● Task to complete: The lines to return are those from the one containing "# The looks" down to the one containing "LIGHT = 1.65", inclusive; return them exactly and nothing else.

● Data:
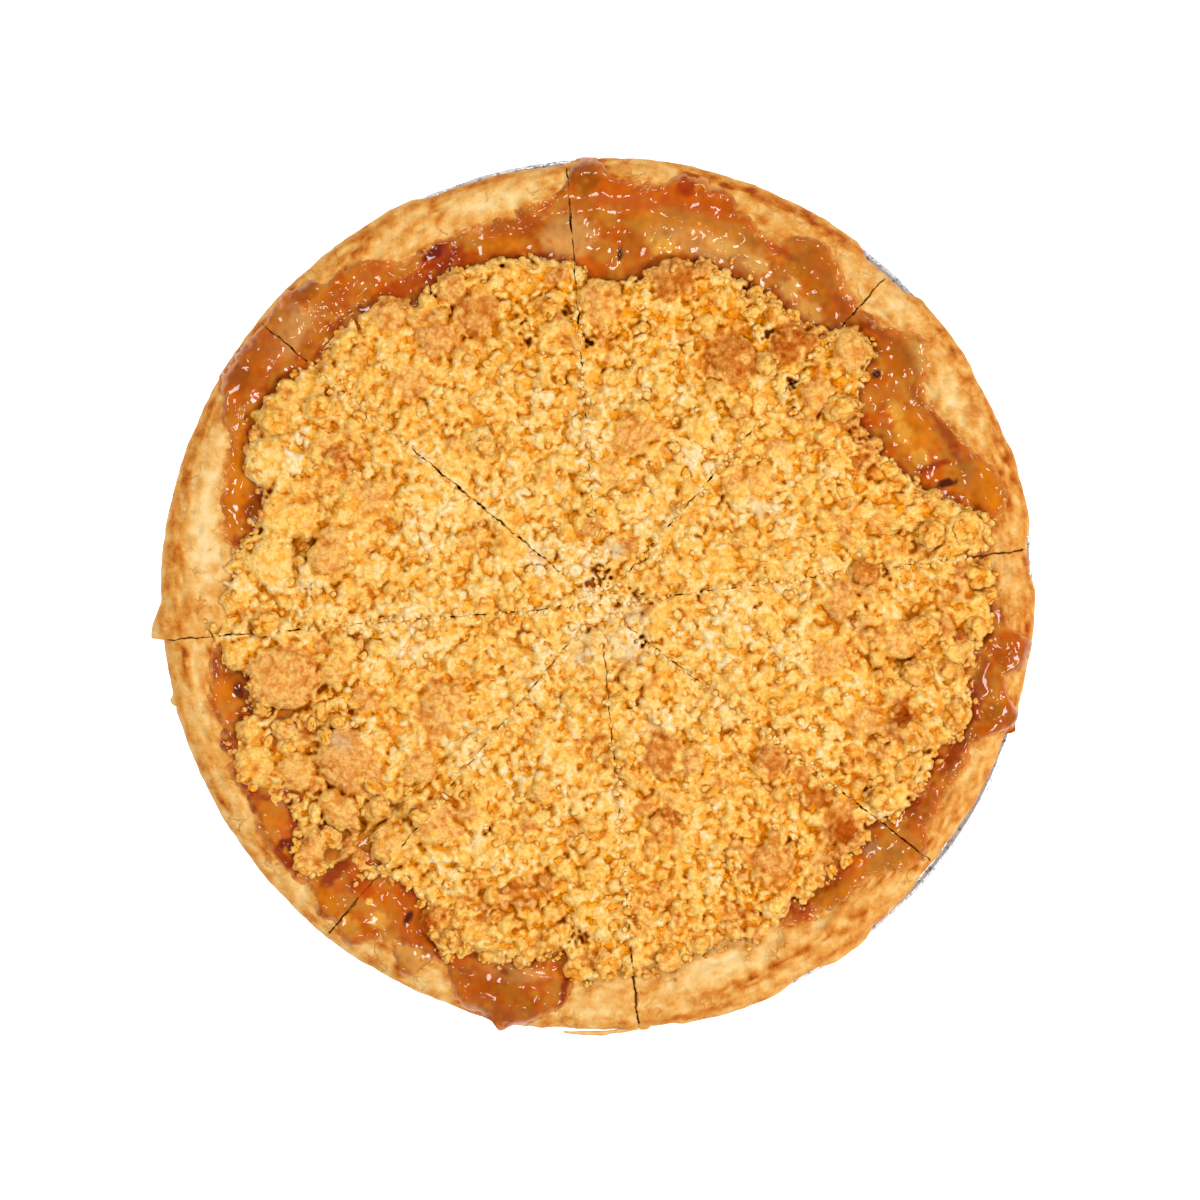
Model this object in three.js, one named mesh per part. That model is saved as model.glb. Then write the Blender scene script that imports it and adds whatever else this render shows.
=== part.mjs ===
// A crumb-topped apple pie in its foil tin, already cut into eight slices that still stand together.
// Millimetres, +Z up. The origin is the centre of the tin's flat floor, on the surface it stands on.
import * as THREE from "three";
import { mergeVertices } from "three/addons/utils/BufferGeometryUtils.js";

// ---- Driving dimensions ----------------------------------------------------------------------------
const TIN_RIM_R = 123; // outside of the rolled rim
const TIN_FLOOR_R = 99; // outside of the flat floor
const TIN_WALL_TOP_R = 113; // where the sloping wall meets the flange
const TIN_FLANGE_Z = 33; // top face of the flange
const FOIL = 0.5; // thickness of the foil wall
const BEAD_R = 1; // radius of the rolled edge's section
const FLUTE_DEPTH = 0.4; // half the depth of the pressed pleats in the wall
const TIN_SEGMENTS = 96; // two to a pleat

const GAP = 0.3; // clearance between touching pieces
const CRUST_T = 4; // thickness of the pastry
const CREST_R = 115; // radius of the top of the pastry's rim
const CREST_Z = 41; // height of the top of the pastry's rim
const RIM_EDGE_R = 121.2; // outer edge of the pastry's rim
const FILLING_Z = 36.4; // level of the filling under the crumbs
const CRUMB_EDGE_R = 106; // mean radius where the crumbs stop
const CRUMB_TOP_Z = 44.2; // mean height of the crumb topping
const CRUMB_RELIEF = 1.9; // how far the clumps rise and fall

const CUT_CENTRE = new THREE.Vector2(0.3, -2.9); // where the cuts meet, a little off the pie's centre
const CUT_ANGLES = [6, 48, 94.3, 141.2, 186, 231.5, 275.2, 321.3]; // degrees, where a cut meets the rim
const CUT_WIDTH = 0.6; // the knife's gap between slices

const COLOURS = { foil: 0xc9cbce, pastry: 0xdca35c, filling: 0xb4682a, crumbs: 0xeebb6a };

// ---- Uneven food -----------------------------------------------------------------------------------
const radians = THREE.MathUtils.degToRad;

// A smooth wave round the pie, between about -1 and 1, that repeats after a full turn.
function ripple(angle, seed) {
  const lobes = [3, 7, 12, 19];
  const weights = [0.4, 0.3, 0.2, 0.1];
  return lobes.reduce((sum, n, i) => sum + weights[i] * Math.sin(n * angle + seed * (i + 1.7)), 0);
}

// The height of the crumb clumps over a point of the topping, between about -1 and 1.
function clumps(x, y) {
  const broad = Math.sin(x / 9 + 1.3) * Math.cos(y / 11 - 0.4);
  const middle = Math.sin((x + y) / 5.3 + 2.1) * Math.sin((x - y) / 6.1);
  return 0.45 * broad + 0.55 * middle;
}

// ---- The sector loft -------------------------------------------------------------------------------
// Rim angles from one cut to the next, in equal steps.
function anglesBetween(from, to, steps) {
  return Array.from({ length: steps + 1 }, (_, j) => radians(from + ((to - from) * j) / steps));
}

// The place of a profile point: round at the rim, and drawn in to where the cuts cross.
function onPie(r, z, angle) {
  const drawnIn = 1 - r / TIN_RIM_R;
  return new THREE.Vector3(
    CUT_CENTRE.x * drawnIn + r * Math.cos(angle),
    CUT_CENTRE.y * drawnIn + r * Math.sin(angle),
    z,
  );
}

// One closed wedge. profileAt(angle) is its section from the bottom of the apex, out, up and back to the
// top of the apex, as [radius, height] pairs, the same number at each angle.
function wedge(angles, profileAt) {
  const sections = angles.map(profileAt);
  const points = sections[0].length;
  const corners = sections.flatMap((section, j) => section.map(([r, z]) => onPie(r, z, angles[j])));
  const triangles = [];
  const last = angles.length - 1;
  for (let j = 0; j < last; j++)
    for (let i = 0; i < points - 1; i++) {
      const a = j * points + i;
      const b = a + points;
      if (i > 0) triangles.push([a, b, b + 1]);
      if (i === 0) triangles.push([a, b + 1, a + 1]);
      else if (i < points - 2) triangles.push([a, b + 1, a + 1]);
    }
  for (const j of [0, last]) {
    const outline = sections[j].map(([r, z]) => new THREE.Vector2(r, z));
    for (const face of THREE.ShapeUtils.triangulateShape(outline, [])) {
      const [p, q, s] = face.map((i) => j * points + i);
      triangles.push(j === 0 ? [p, q, s] : [p, s, q]);
    }
  }
  const geometry = new THREE.BufferGeometry().setFromPoints(corners);
  geometry.setIndex(triangles.flat());
  const merged = mergeVertices(geometry);
  merged.computeVertexNormals();
  return merged;
}

// ---- Foil tin --------------------------------------------------------------------------------------
// Radius of the wall's inner face at a height.
function tinInside(z) {
  const up = (z - FOIL) / (TIN_FLANGE_Z - FOIL);
  return THREE.MathUtils.lerp(TIN_FLOOR_R - FOIL, TIN_WALL_TOP_R - FOIL, up);
}

function makeTin() {
  const beadR = TIN_RIM_R - BEAD_R;
  const beadZ = TIN_FLANGE_Z - FOIL / 2;
  const bead = [-120, -60, 0, 60, 120].map(radians).map((turn) => {
    return new THREE.Vector2(beadR + BEAD_R * Math.cos(turn), beadZ + BEAD_R * Math.sin(turn));
  });
  const profile = [
    new THREE.Vector2(0, 0),
    new THREE.Vector2(TIN_FLOOR_R - 1, 0),
    new THREE.Vector2(TIN_FLOOR_R, 1),
    new THREE.Vector2(TIN_WALL_TOP_R, TIN_FLANGE_Z - FOIL),
    new THREE.Vector2(beadR - BEAD_R, TIN_FLANGE_Z - FOIL),
    ...bead,
    new THREE.Vector2(beadR - BEAD_R, TIN_FLANGE_Z),
    new THREE.Vector2(TIN_WALL_TOP_R - FOIL, TIN_FLANGE_Z),
    new THREE.Vector2(TIN_FLOOR_R - FOIL, 1 + FOIL),
    new THREE.Vector2(TIN_FLOOR_R - 1.2, FOIL),
    new THREE.Vector2(0, FOIL),
  ];
  const geometry = new THREE.LatheGeometry(profile, TIN_SEGMENTS).rotateX(Math.PI / 2);
  const position = geometry.getAttribute("position");
  const ringSize = profile.length;
  for (let i = 0; i < position.count; i++) {
    const z = position.getZ(i);
    const r = Math.hypot(position.getX(i), position.getY(i));
    const onWall = r >= TIN_FLOOR_R - FOIL && r <= TIN_WALL_TOP_R && z > 0;
    if (!onWall) continue;
    const pleat = Math.floor(i / ringSize) % 2 ? FLUTE_DEPTH : -FLUTE_DEPTH;
    const pushed = (r + pleat) / r;
    position.setXY(i, position.getX(i) * pushed, position.getY(i) * pushed);
  }
  return geometry;
}

// ---- Pastry ----------------------------------------------------------------------------------------
const CRUST_FLOOR_Z = FOIL + GAP;
const CRUST_CLEAR = 2.2; // from the tin's sloping wall: its pleats, and the slices' move outward

function crustOutside(z) {
  return tinInside(z) - CRUST_CLEAR;
}

function crustInside(z) {
  return crustOutside(z) - CRUST_T;
}

function crustSection(angle) {
  const crestZ = CREST_Z + 0.9 * ripple(angle, 2);
  const crestR = CREST_R + 0.8 * ripple(angle, 5);
  const edgeR = RIM_EDGE_R + 0.6 * ripple(angle, 9);
  const overBeadZ = TIN_FLANGE_Z + BEAD_R + GAP;
  return [
    [0, CRUST_FLOOR_Z],
    [crustOutside(2) - 2, CRUST_FLOOR_Z],
    [crustOutside(3), 3],
    [crustOutside(TIN_FLANGE_Z), TIN_FLANGE_Z + GAP],
    [TIN_RIM_R - 2 * BEAD_R - 2, TIN_FLANGE_Z + GAP],
    [edgeR - 0.8, overBeadZ],
    [edgeR, overBeadZ + 1.4],
    [edgeR - 1.2, crestZ - 2.2],
    [crestR + 2.6, crestZ - 0.5],
    [crestR, crestZ],
    [crestR - 3.2, crestZ - 1.2],
    [crustInside(TIN_FLANGE_Z) + 1, TIN_FLANGE_Z + 3.6],
    [crustInside(TIN_FLANGE_Z), TIN_FLANGE_Z],
    [crustInside(7), 7],
    [crustInside(4) - 4, CRUST_FLOOR_Z + CRUST_T],
    [0, CRUST_FLOOR_Z + CRUST_T],
  ];
}

// ---- Apple filling ---------------------------------------------------------------------------------
function fillingSection(angle) {
  const sideR = (z) => crustInside(z) - GAP;
  const ringZ = FILLING_Z + 0.3 * ripple(angle, 4);
  return [
    [0, CRUST_FLOOR_Z + CRUST_T + GAP],
    [sideR(4) - 4.4, CRUST_FLOOR_Z + CRUST_T + GAP],
    [sideR(7), 7 + GAP],
    [sideR(TIN_FLANGE_Z), TIN_FLANGE_Z],
    [sideR(TIN_FLANGE_Z) + 0.6, ringZ],
    [CRUMB_EDGE_R - 6, FILLING_Z - 0.4],
    [0, FILLING_Z - 0.4],
  ];
}

// ---- Crumb topping ---------------------------------------------------------------------------------
const TOPPING_RINGS = 15;

function toppingSection(angle) {
  const edgeR = CRUMB_EDGE_R + 3 * ripple(angle, 7);
  const top = Array.from({ length: TOPPING_RINGS }, (_, i) => {
    const r = (edgeR - 1.5) * (1 - i / TOPPING_RINGS);
    const at = onPie(r, 0, angle);
    const sunkMiddle = 1.6 * Math.exp(-((r / 9) ** 2));
    const rounded = 2.2 * Math.exp(-((edgeR - 1.5 - r) / 2.5));
    return [r, CRUMB_TOP_Z + CRUMB_RELIEF * clumps(at.x, at.y) - sunkMiddle - rounded];
  });
  return [
    [0, FILLING_Z + GAP],
    [edgeR - 3, FILLING_Z + 2 * GAP],
    [edgeR, FILLING_Z + 3],
    ...top,
    [0, CRUMB_TOP_Z - CRUMB_RELIEF],
  ];
}

// ---- Assembly --------------------------------------------------------------------------------------
const finish = (colour, roughness, metalness = 0) =>
  new THREE.MeshStandardMaterial({ color: colour, roughness, metalness });
const MATERIALS = {
  foil: finish(COLOURS.foil, 0.3, 1),
  pastry: finish(COLOURS.pastry, 0.75),
  filling: finish(COLOURS.filling, 0.2),
  crumbs: finish(COLOURS.crumbs, 0.9),
};

function namedMesh(name, geometry, material) {
  const mesh = new THREE.Mesh(geometry, material);
  mesh.name = name;
  return mesh;
}

// One slice, moved out along its middle by what the knife's gap needs on both its sides.
function makeSlice(number, from, to) {
  const slice = new THREE.Group();
  const middle = radians((from + to) / 2);
  const moved = CUT_WIDTH / 2 / Math.sin(radians((to - from) / 2));
  slice.position.set(moved * Math.cos(middle), moved * Math.sin(middle), 0);
  slice.add(
    namedMesh(`crust_${number}`, wedge(anglesBetween(from, to, 9), crustSection), MATERIALS.pastry),
    namedMesh(`filling_${number}`, wedge(anglesBetween(from, to, 9), fillingSection), MATERIALS.filling),
    namedMesh(`topping_${number}`, wedge(anglesBetween(from, to, 13), toppingSection), MATERIALS.crumbs),
  );
  return slice;
}

const pie = new THREE.Group();
pie.add(namedMesh("tin", makeTin(), MATERIALS.foil));
CUT_ANGLES.forEach((from, i) => {
  const next = CUT_ANGLES[(i + 1) % CUT_ANGLES.length];
  pie.add(makeSlice(i + 1, from, next > from ? next : next + 360));
});

export default pie;
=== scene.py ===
import math

import bmesh
import bpy
import numpy as np
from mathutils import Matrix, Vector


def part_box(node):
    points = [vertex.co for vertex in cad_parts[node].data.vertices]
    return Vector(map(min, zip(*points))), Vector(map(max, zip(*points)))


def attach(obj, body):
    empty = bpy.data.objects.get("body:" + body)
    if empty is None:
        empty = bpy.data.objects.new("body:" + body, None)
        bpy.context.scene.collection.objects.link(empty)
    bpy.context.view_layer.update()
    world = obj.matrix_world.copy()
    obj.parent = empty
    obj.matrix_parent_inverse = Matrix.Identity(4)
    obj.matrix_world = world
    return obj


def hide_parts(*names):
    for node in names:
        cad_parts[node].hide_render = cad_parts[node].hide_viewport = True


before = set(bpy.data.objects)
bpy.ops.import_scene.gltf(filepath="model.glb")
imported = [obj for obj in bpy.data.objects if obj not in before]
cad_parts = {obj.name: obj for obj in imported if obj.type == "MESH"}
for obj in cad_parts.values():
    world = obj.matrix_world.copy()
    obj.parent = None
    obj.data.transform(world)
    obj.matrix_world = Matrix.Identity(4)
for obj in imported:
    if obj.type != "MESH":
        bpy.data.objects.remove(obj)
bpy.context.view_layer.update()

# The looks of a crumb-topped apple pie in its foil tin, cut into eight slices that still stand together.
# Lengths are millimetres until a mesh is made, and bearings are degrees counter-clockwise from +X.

MM = 0.001
SEED = 20
LIGHT = 1.65  # how much more light falls on the pie than on a page that shows its paints as they are

# ---- Sizes, from the frame where it has them -------------------------------------------------------
RIM_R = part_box("tin")[1].x / MM  # outside of the tin's rolled rim
BEAD_R = 1.0  # radius of the rolled rim's section
FLANGE_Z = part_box("tin")[1].z / MM - 0.6
FLOOR_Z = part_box("filling_1")[0].z / MM
CRUMB_FLOOR_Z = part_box("topping_1")[0].z / MM
CREST_Z = 41.0  # top of the pastry's rim
CREST_R = 114.8  # where that top is
EDGE_Z = 35.9  # where the rim's rounded top ends at its outer edge
SUNK_Z = 31.0  # how deep the rim's inner slope goes under the syrup
LEVEL_Z = 38.2  # where syrup, crumbs and pastry meet inside the rim
CRUMB_Z = 43.6  # mean height of the topping, away from its edge
CRUMB_R = 111.0  # about how far the topping reaches
SYRUP_LEAST_R = 105.0  # the filling's top goes out at least this far, under the pastry if need be
FILLING_SIDE_R = 104.6  # where its side starts below that
HEAP_FALL = 2.0  # how much lower the topping lies towards its edge
DIP_DEPTH = 2.4  # the dip where the cuts meet
DIP_R = 9.5
SLICES = 8

# ---- The photo's own measure -----------------------------------------------------------------------
PHOTO_SIDE = 1200
PIE_PX = (599.0, 594.6)  # the pie's centre
RIM_PX = 437.5  # the rolled rim's radius
MM_PER_PX = RIM_R / RIM_PX


def from_photo(px, py):
    """A pixel of the photo as x and y on the pie, in millimetres."""
    return (px - PIE_PX[0]) * MM_PER_PX, (PIE_PX[1] - py) * MM_PER_PX


def linear(red, green, blue):
    """A paint's linear values, from its sRGB ones of 0 to 255 as it looks in the studio's light."""
    channels = [c / 255 for c in (red, green, blue)]
    return [(c / 12.92 if c <= 0.04045 else ((c + 0.055) / 1.055) ** 2.4) / LIGHT for c in channels] + [1.0]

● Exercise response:
# The looks of a crumb-topped apple pie in its foil tin, cut into eight slices that still stand together.
# Lengths are millimetres until a mesh is made, and bearings are degrees counter-clockwise from +X.

MM = 0.001
SEED = 20
LIGHT = 1.65  # how much more light falls on the pie than on a page that shows its paints as they are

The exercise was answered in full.